Financial Spillovers of Rising U.S. Interest Rates
The rapid rise in interest rates in the United States poses a significant challenge to EMDEs. As the Federal Reserve has pivoted toward a more hawkish stance to rein in inflation, a substantial part of the sharp increases in U.S. interest rates since early 2022 has been driven by shocks that capture changes in perceptions of the Fed’s reaction function. These reaction shocks are associated with especially adverse financial market effects in EMDEs, including a higher likelihood of experiencing a financial crisis. Their effects also appear to be more pronounced in EMDEs with greater economic vulnerabilities. These findings suggest that major central banks can alleviate adverse spillovers through proper communication that clarifies their reaction functions. They also highlight that EMDEs need to adjust macroeconomic and financial policies to mitigate the negative impact of rising global and U.S. interest rates.

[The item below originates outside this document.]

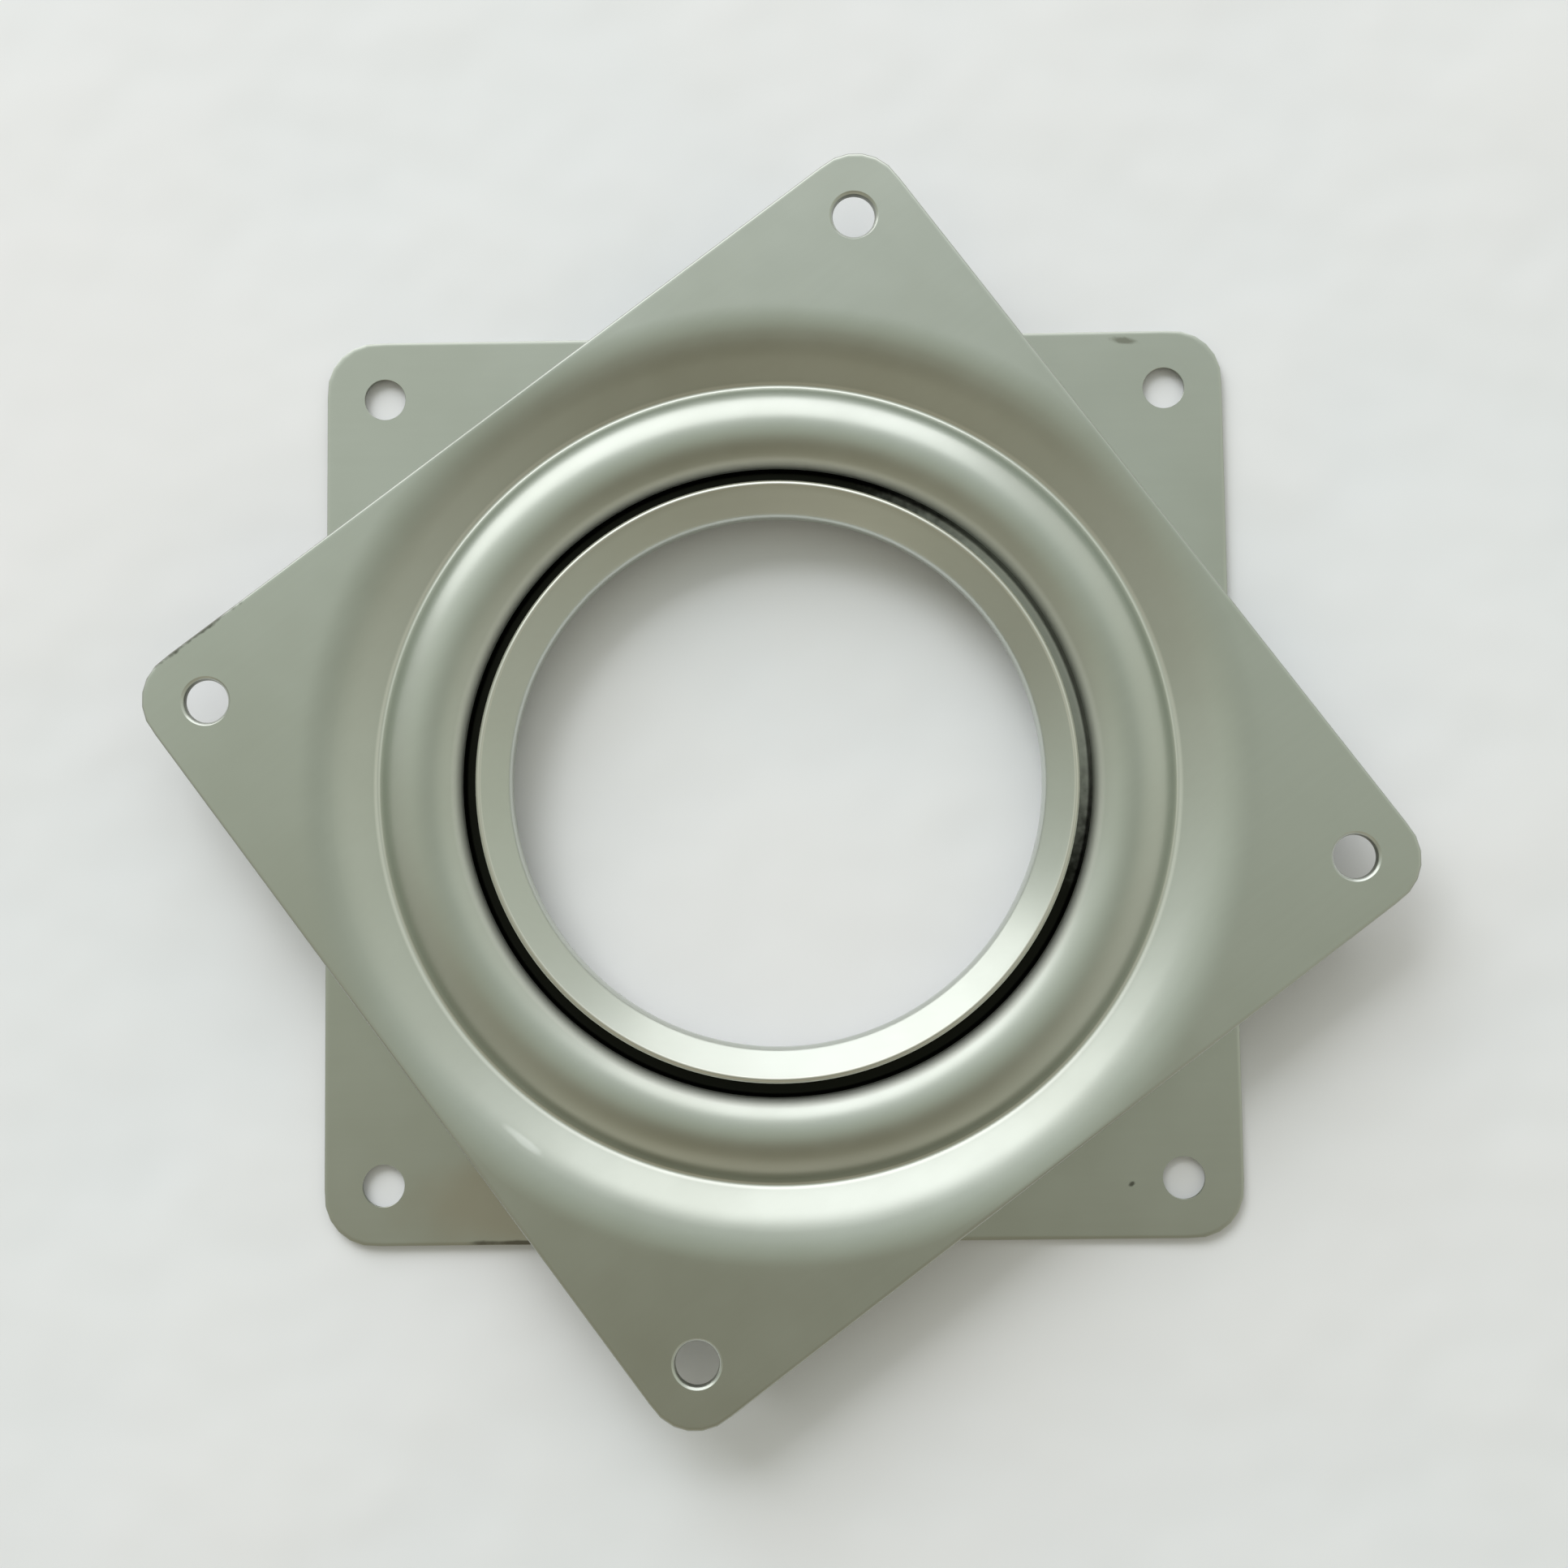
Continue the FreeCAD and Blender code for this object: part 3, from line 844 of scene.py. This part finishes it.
studio = {
    "paper": (0.832, 0.828, 0.86),
    "paperSize": 6.0,
    "paperTop": -0.00005,            # just clear of the plate's underside
    "paperCool": (0.975, 0.99, 1.01),
    "paperWarm": (1.015, 0.995, 1.0),
    "paperWideScale": 9.0,
    "paperFineScale": 38.0,
    "paperFineAmount": 0.35,
    "paperRoughness": 0.9,
    "paperSpecular": 0.1,
    "paperWaveStrength": 0.5,
    "paperWaveHeight": 0.0016,
    "windowPlace": (-0.42, 0.80, 0.56),
    "windowTurn": (90, 0, 180),      # degrees
    "windowSize": (1.7, 1.1),
    "windowRadiance": 0.88,          # comes on top of the room behind it
    "skyPlace": (-1.8, 3.2, 2.1),    # lights the paper, and isn't seen in the metal
    "skySize": 2.8,
    "skyWatts": 122.0,
    "skyColour": (0.95, 1.0, 0.985),
}


def makePaper(groups):
    deselectAll()
    bpy.ops.mesh.primitive_plane_add(size=studio["paperSize"], location=(0, 0, studio["paperTop"]))
    paper = bpy.context.object
    paper.name = "paper_floor"
    material, tree, shader = newMaterial("whitePaper")
    place = newNode(tree, "ShaderNodeTexCoord").outputs["Object"]
    wide = useGroup(tree, groups["cloud"], Scale=studio["paperWideScale"])
    fine = useGroup(tree, groups["cloud"], Scale=studio["paperFineScale"])
    wire(tree, place, wide.inputs["Vector"])
    wire(tree, place, fine.inputs["Vector"])
    base = studio["paper"]
    cool, warm = (tuple(value * tint for value, tint in zip(base, studio[key]))
                  for key in ("paperCool", "paperWarm"))
    colour = blend(tree, wide.outputs["Mask"], cool, warm)
    colour = blend(tree, timesValue(tree, fine.outputs["Mask"], studio["paperFineAmount"]), colour, base)
    wire(tree, colour, shader.inputs["Base Color"])
    shader.inputs["Roughness"].default_value = studio["paperRoughness"]
    shader.inputs["Specular IOR Level"].default_value = studio["paperSpecular"]
    bump = newNode(tree, "ShaderNodeBump")
    bump.inputs["Strength"].default_value = studio["paperWaveStrength"]
    bump.inputs["Distance"].default_value = studio["paperWaveHeight"]
    wire(tree, wide.outputs["Mask"], bump.inputs["Height"])
    wire(tree, bump.outputs["Normal"], shader.inputs["Normal"])
    paper.data.materials.append(material)


def areaLight(name, place, width, height, watts):
    data = bpy.data.lights.new(name, "AREA")
    data.shape = "RECTANGLE"
    data.size = width
    data.size_y = height
    data.energy = watts
    light = bpy.data.objects.new(name, data)
    light.location = place
    bpy.context.scene.collection.objects.link(light)
    return light


def makeLights():
    width, height = studio["windowSize"]
    watts = studio["windowRadiance"] * math.pi * width * height
    window = areaLight("windowLight", studio["windowPlace"], width, height, watts)
    window.rotation_euler = [math.radians(angle) for angle in studio["windowTurn"]]
    skySize = studio["skySize"]
    sky = areaLight("skyLight", studio["skyPlace"], skySize, skySize, studio["skyWatts"])
    sky.rotation_euler = (-Vector(studio["skyPlace"])).to_track_quat("-Z", "Y").to_euler()
    sky.data.color = studio["skyColour"]
    sky.visible_glossy = False


# What the metal mirrors besides the window: dark and warm towards -Y, paler above and to the right.
# Places run from 0 to 1 along an axis.
roomLook = {
    "depth": [(0.0, (0.44, 0.42, 0.34)), (0.095, (0.39, 0.37, 0.29)), (0.16, (0.25, 0.235, 0.17)),
              (0.3, (0.215, 0.20, 0.145)), (0.4, (0.28, 0.275, 0.215)), (0.5, (0.415, 0.445, 0.37)),
              (0.58, (0.455, 0.49, 0.42)), (0.68, (0.55, 0.595, 0.54)), (1.0, (0.74, 0.76, 0.75))],
    "width": [(0.0, (1.05, 1.05, 1.05)), (0.06, (1.1, 1.1, 1.1)), (0.25, (1.25, 1.25, 1.25)),
              (0.375, (1.13, 1.13, 1.13)), (0.5, (1.0, 1.0, 1.0)), (0.625, (0.95, 0.96, 0.96)),
              (0.75, (1.18, 1.18, 1.17)), (0.94, (1.45, 1.45, 1.42)), (1.0, (1.4, 1.4, 1.37))],
    "sideShare": [(0.0, 0.4), (0.1, 0.45), (0.25, 0.2), (0.35, 0.0), (0.62, 0.0), (0.72, 0.25),
                  (0.85, 0.6), (1.0, 0.7)],
    "sideWall": (0.56, 0.575, 0.50),
}


def makeRoom():
    world = bpy.data.worlds.new("room")
    bpy.context.scene.world = world
    world.use_nodes = True
    tree = world.node_tree
    direction = newNode(tree, "ShaderNodeTexCoord").outputs["Generated"]
    split = newNode(tree, "ShaderNodeSeparateXYZ")
    wire(tree, direction, split.inputs["Vector"])

    def along(axis, stops):
        share = newNode(tree, "ShaderNodeMapRange")
        share.inputs["From Min"].default_value = -1
        share.inputs["From Max"].default_value = 1
        wire(tree, split.outputs[axis], share.inputs["Value"])
        return ramp(tree, stops, share.outputs["Result"])

    product = newNode(tree, "ShaderNodeMix", data_type="RGBA", blend_type="MULTIPLY")
    product.inputs["Factor"].default_value = 1.0
    wire(tree, along("Y", roomLook["depth"]), product.inputs[6])
    wire(tree, along("X", roomLook["width"]), product.inputs[7])
    sides = along("X", [(place, (share,) * 3) for place, share in roomLook["sideShare"]])
    colour = blend(tree, sides, product.outputs[2], roomLook["sideWall"])
    wire(tree, colour, tree.nodes["Background"].inputs["Color"])


# Making everything

groups = {"cloud": cloudGroup(), "grain": grainGroup(), "spot": spotGroup(), "ring": ringGroup()}
makeCamera()
makePaper(groups)
makeLights()
makeRoom()
print("camera, paper and lights are in place")

ballSteel = makeBallSteel(groups)
lowerZinc = makeZinc("zincLowerPlate", 0.0, lowerMarks, groups)
upperZinc = makeZinc("zincUpperPlate", pressing["topPlateTurn"], upperMarks, groups)
for plate, zinc in ((makeBasePlate(), lowerZinc), (makeTopPlate(), upperZinc)):
    plate.data.materials.clear()
    plate.data.materials.append(zinc)
for ballName in frame["record"]["behaviour"]["bodies"]["ball_row"]:
    for materialSlot in frame["nodes"][ballName].material_slots:
        materialSlot.material = ballSteel
print("plates and balls are dressed")

bpy.context.scene.view_settings.view_transform = "Standard"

Fiscal Policy Challenges in Low-Income Countries
The room for fiscal policy to maneuver has narrowed in low-income countries (LICs) over the past decade: LIC debt has grown rapidly as sizable and widening deficits offset the debtreducing effects of growth. Fiscal deficits have reflected growing spending pressures, including on debt service, amid persistent revenue weakness, especially for grants and income tax revenues. As a result, 14 out of the 28 LICs were assessed as being in debt distress or at a high risk of debt distress as of end-February 2023. Creating room for fiscal policy requires generating higher revenues, making spending more efficient, and improving debt management practices. These measures need to be embedded in improvements to domestic institutional frameworks and supported by well-coordinated global policies both to improve fiscal policy management and to address debt challenges.